A related issue is the criticism of boards for approving large asset writedowns when a CEO starts. Cynics say new management has too much incentive to clean up the balance sheet early in its tenure, reset market expectations and make it easier to lift the return on assets and achieve performance hurdles for their pay. A particular concern is a new CEO, appointed from inside the company, overseeing large asset writedowns where strategy has not changed.

However, there can be good reasons why the appointment of a new CEO triggers impairments. He or she may have been appointed to clean up a predecessor’s failed strategy, or might bring a new strategy to the organisation that affects its asset values.

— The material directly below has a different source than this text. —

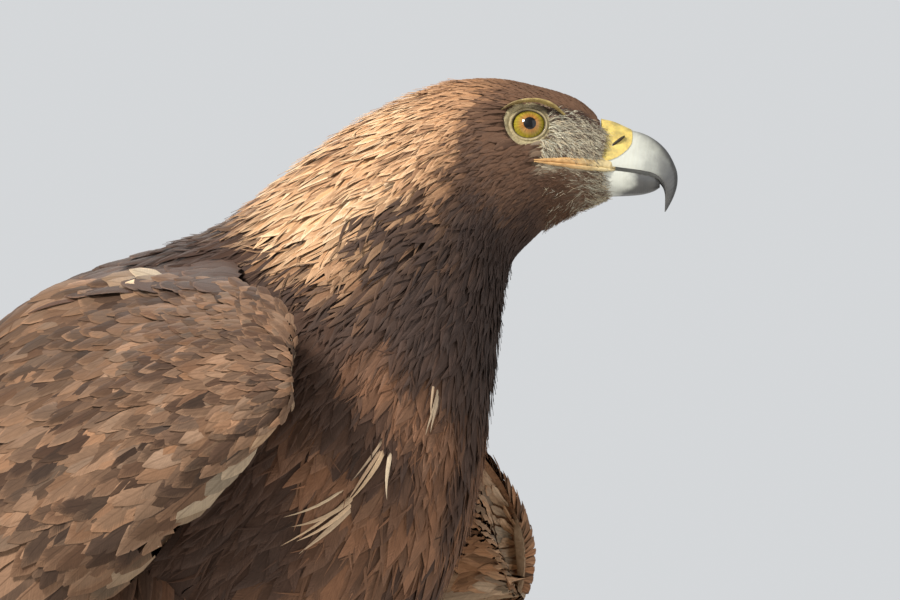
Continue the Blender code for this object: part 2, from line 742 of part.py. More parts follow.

“New CEOs tend to be quite aggressive on impairments,” says Robinson. “Increasingly, new CEOs are writing off some of the capital investment made by their predecessor in technology. Boards recognise an impairment is needed to reflect the true value of that technology.”

Robinson says departing CEOs should be required to impair assets before they leave, to present their successor with a cleaner balance sheet. “The assets are going to be impaired anyway. It makes more sense for departing CEOs to oversee the impairment and be incentivised to ensure the company performs well after they leave, by having long-term incentives that remain ‘on foot’ after their departure.”

AICD senior policy adviser, Kerry Hicks, says boards must be prepared for greater market and regulatory scrutiny on impairments, particularly with the introduction of long-form audit reports. “ASIC, appropriately, has increased its focus on the impairment of non-financial assets, which tend to be very material when they go through the financial accounts. Directors need to be aware of a range of indicators that can trigger impairment calculations and be across what can be a very complex issue.”